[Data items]
_ _ _

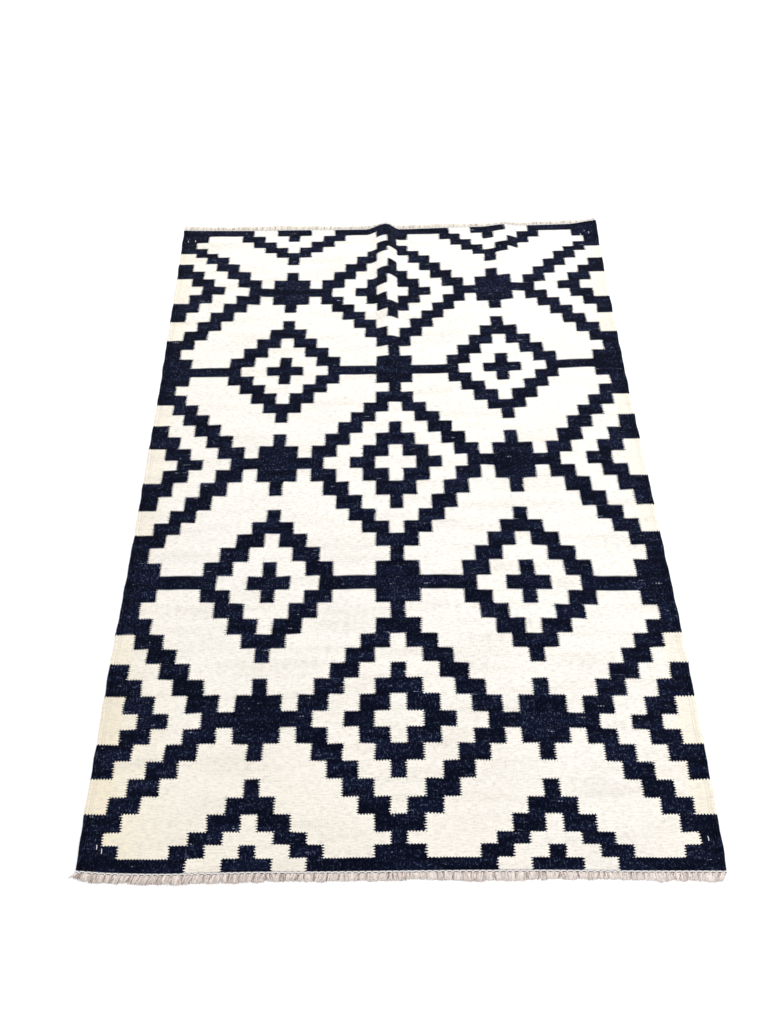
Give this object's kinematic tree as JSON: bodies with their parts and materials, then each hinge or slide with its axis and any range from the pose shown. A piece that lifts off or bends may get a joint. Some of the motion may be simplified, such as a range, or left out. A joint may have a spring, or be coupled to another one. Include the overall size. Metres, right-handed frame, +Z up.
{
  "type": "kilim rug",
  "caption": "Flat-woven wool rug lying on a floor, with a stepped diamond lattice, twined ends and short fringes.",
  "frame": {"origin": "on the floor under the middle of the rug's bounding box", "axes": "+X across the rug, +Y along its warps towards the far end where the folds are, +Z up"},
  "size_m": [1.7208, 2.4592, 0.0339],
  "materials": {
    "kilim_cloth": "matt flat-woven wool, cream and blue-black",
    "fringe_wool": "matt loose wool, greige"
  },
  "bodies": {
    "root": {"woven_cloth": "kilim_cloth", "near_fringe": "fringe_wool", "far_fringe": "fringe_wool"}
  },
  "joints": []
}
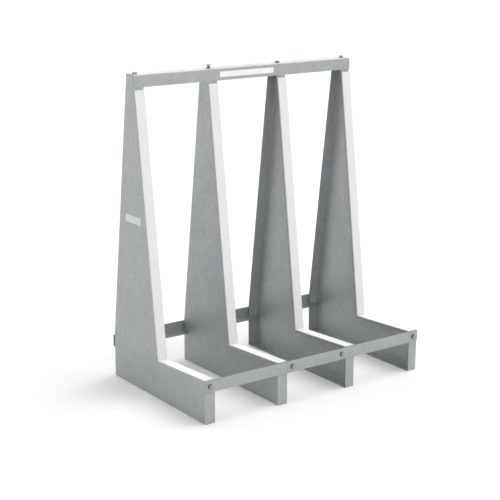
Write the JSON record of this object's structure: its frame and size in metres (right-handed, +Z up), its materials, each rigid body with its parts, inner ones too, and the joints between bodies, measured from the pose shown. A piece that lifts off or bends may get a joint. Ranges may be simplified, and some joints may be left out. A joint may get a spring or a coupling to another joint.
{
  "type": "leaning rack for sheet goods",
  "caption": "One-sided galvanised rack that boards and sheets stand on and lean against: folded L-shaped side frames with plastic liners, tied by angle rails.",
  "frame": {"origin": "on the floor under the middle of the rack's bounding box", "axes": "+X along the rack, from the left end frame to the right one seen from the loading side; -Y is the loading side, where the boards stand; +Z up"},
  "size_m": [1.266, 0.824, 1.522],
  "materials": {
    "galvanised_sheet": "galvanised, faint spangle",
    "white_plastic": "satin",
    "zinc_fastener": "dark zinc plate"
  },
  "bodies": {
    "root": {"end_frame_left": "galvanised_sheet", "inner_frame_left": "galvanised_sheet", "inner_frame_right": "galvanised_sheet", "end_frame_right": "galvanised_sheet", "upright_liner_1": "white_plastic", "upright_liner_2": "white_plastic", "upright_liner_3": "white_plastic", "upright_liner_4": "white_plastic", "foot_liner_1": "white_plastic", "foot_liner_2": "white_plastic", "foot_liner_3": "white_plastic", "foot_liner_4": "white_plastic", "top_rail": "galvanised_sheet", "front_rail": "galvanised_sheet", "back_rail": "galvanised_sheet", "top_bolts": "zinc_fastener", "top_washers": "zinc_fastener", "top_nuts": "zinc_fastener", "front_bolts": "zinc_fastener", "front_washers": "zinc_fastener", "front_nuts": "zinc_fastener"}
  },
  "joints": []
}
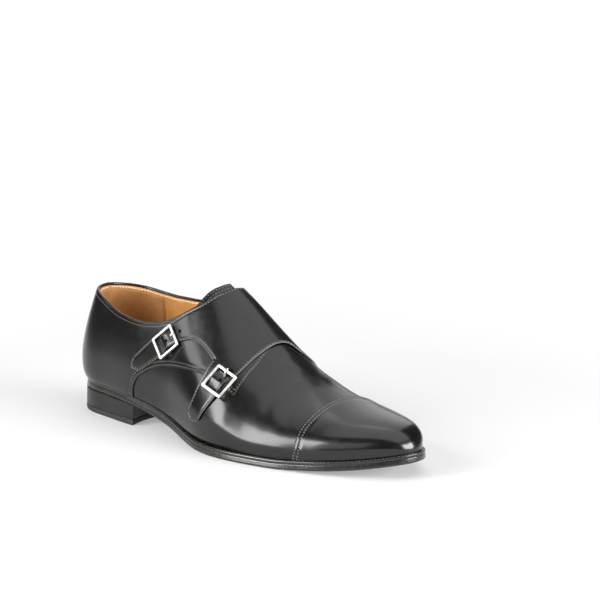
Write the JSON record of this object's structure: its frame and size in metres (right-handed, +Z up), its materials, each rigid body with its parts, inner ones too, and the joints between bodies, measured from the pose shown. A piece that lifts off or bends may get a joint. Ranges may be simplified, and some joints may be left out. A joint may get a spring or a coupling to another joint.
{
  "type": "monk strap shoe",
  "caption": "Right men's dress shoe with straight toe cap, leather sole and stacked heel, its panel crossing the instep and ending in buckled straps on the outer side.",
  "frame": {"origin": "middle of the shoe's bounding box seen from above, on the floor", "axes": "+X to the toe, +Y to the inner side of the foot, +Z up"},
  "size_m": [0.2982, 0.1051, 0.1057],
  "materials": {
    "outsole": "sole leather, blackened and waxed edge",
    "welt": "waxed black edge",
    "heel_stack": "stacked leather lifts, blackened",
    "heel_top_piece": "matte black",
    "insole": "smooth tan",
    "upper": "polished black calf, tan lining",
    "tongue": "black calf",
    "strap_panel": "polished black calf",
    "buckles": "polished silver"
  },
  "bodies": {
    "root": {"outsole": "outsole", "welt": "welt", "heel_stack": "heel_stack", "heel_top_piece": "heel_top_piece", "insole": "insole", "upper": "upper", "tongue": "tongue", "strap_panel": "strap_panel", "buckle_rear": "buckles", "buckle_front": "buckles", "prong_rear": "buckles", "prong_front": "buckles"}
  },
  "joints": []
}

_ _ _

# [TASK GOAL]
Output every line above without altering anything.

# [OUTPUT FOR THIS EXERCISE]
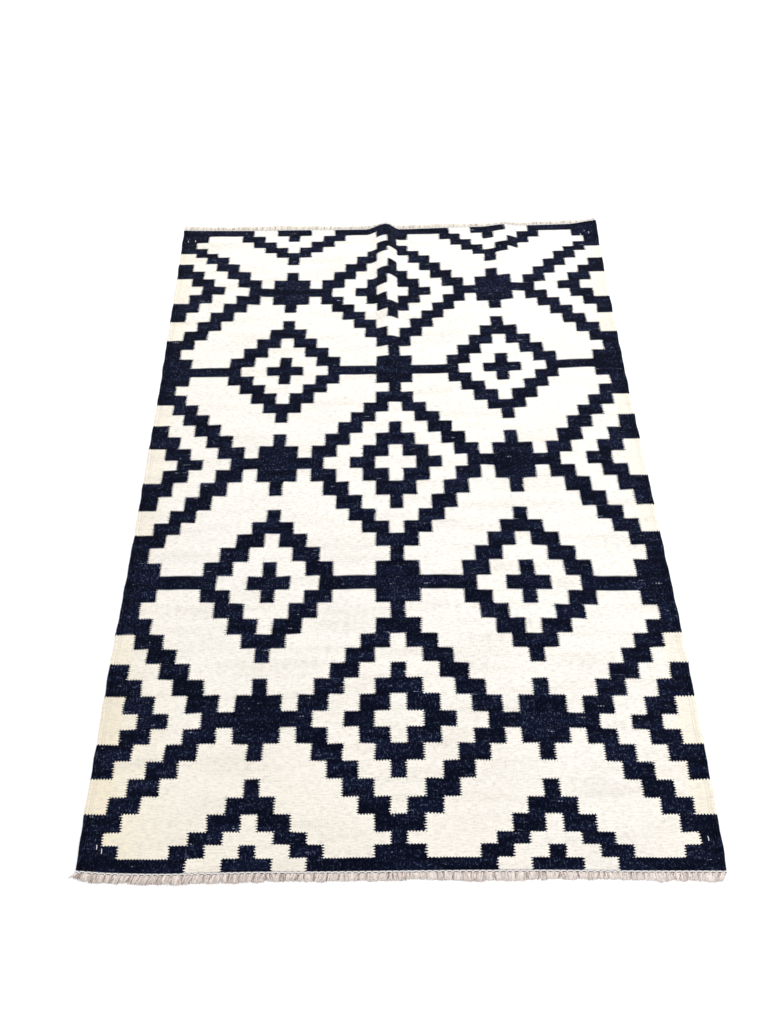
Give this object's kinematic tree as JSON: bodies with their parts and materials, then each hinge or slide with its axis and any range from the pose shown. A piece that lifts off or bends may get a joint. Some of the motion may be simplified, such as a range, or left out. A joint may have a spring, or be coupled to another one. Include the overall size. Metres, right-handed frame, +Z up.
{
  "type": "kilim rug",
  "caption": "Flat-woven wool rug lying on a floor, with a stepped diamond lattice, twined ends and short fringes.",
  "frame": {"origin": "on the floor under the middle of the rug's bounding box", "axes": "+X across the rug, +Y along its warps towards the far end where the folds are, +Z up"},
  "size_m": [1.7208, 2.4592, 0.0339],
  "materials": {
    "kilim_cloth": "matt flat-woven wool, cream and blue-black",
    "fringe_wool": "matt loose wool, greige"
  },
  "bodies": {
    "root": {"woven_cloth": "kilim_cloth", "near_fringe": "fringe_wool", "far_fringe": "fringe_wool"}
  },
  "joints": []
}
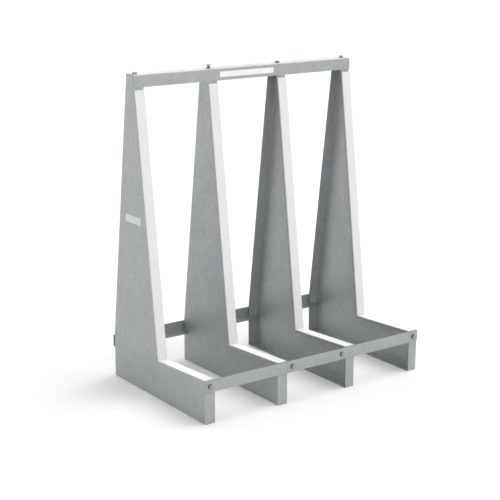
Write the JSON record of this object's structure: its frame and size in metres (right-handed, +Z up), its materials, each rigid body with its parts, inner ones too, and the joints between bodies, measured from the pose shown. A piece that lifts off or bends may get a joint. Ranges may be simplified, and some joints may be left out. A joint may get a spring or a coupling to another joint.
{
  "type": "leaning rack for sheet goods",
  "caption": "One-sided galvanised rack that boards and sheets stand on and lean against: folded L-shaped side frames with plastic liners, tied by angle rails.",
  "frame": {"origin": "on the floor under the middle of the rack's bounding box", "axes": "+X along the rack, from the left end frame to the right one seen from the loading side; -Y is the loading side, where the boards stand; +Z up"},
  "size_m": [1.266, 0.824, 1.522],
  "materials": {
    "galvanised_sheet": "galvanised, faint spangle",
    "white_plastic": "satin",
    "zinc_fastener": "dark zinc plate"
  },
  "bodies": {
    "root": {"end_frame_left": "galvanised_sheet", "inner_frame_left": "galvanised_sheet", "inner_frame_right": "galvanised_sheet", "end_frame_right": "galvanised_sheet", "upright_liner_1": "white_plastic", "upright_liner_2": "white_plastic", "upright_liner_3": "white_plastic", "upright_liner_4": "white_plastic", "foot_liner_1": "white_plastic", "foot_liner_2": "white_plastic", "foot_liner_3": "white_plastic", "foot_liner_4": "white_plastic", "top_rail": "galvanised_sheet", "front_rail": "galvanised_sheet", "back_rail": "galvanised_sheet", "top_bolts": "zinc_fastener", "top_washers": "zinc_fastener", "top_nuts": "zinc_fastener", "front_bolts": "zinc_fastener", "front_washers": "zinc_fastener", "front_nuts": "zinc_fastener"}
  },
  "joints": []
}
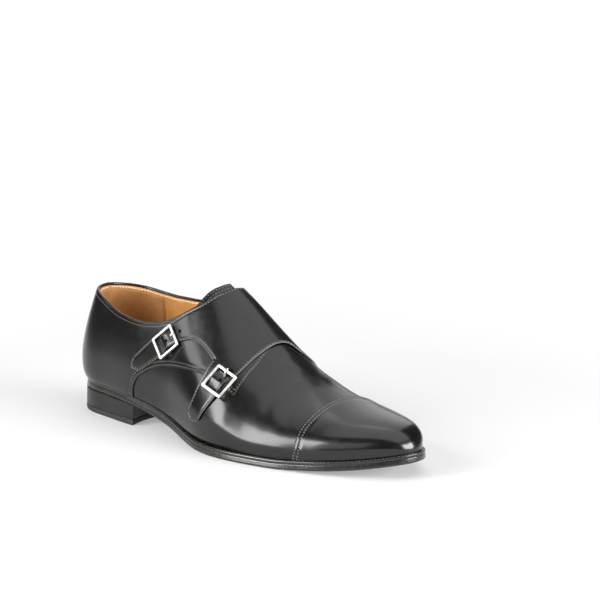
Write the JSON record of this object's structure: its frame and size in metres (right-handed, +Z up), its materials, each rigid body with its parts, inner ones too, and the joints between bodies, measured from the pose shown. A piece that lifts off or bends may get a joint. Ranges may be simplified, and some joints may be left out. A joint may get a spring or a coupling to another joint.
{
  "type": "monk strap shoe",
  "caption": "Right men's dress shoe with straight toe cap, leather sole and stacked heel, its panel crossing the instep and ending in buckled straps on the outer side.",
  "frame": {"origin": "middle of the shoe's bounding box seen from above, on the floor", "axes": "+X to the toe, +Y to the inner side of the foot, +Z up"},
  "size_m": [0.2982, 0.1051, 0.1057],
  "materials": {
    "outsole": "sole leather, blackened and waxed edge",
    "welt": "waxed black edge",
    "heel_stack": "stacked leather lifts, blackened",
    "heel_top_piece": "matte black",
    "insole": "smooth tan",
    "upper": "polished black calf, tan lining",
    "tongue": "black calf",
    "strap_panel": "polished black calf",
    "buckles": "polished silver"
  },
  "bodies": {
    "root": {"outsole": "outsole", "welt": "welt", "heel_stack": "heel_stack", "heel_top_piece": "heel_top_piece", "insole": "insole", "upper": "upper", "tongue": "tongue", "strap_panel": "strap_panel", "buckle_rear": "buckles", "buckle_front": "buckles", "prong_rear": "buckles", "prong_front": "buckles"}
  },
  "joints": []
}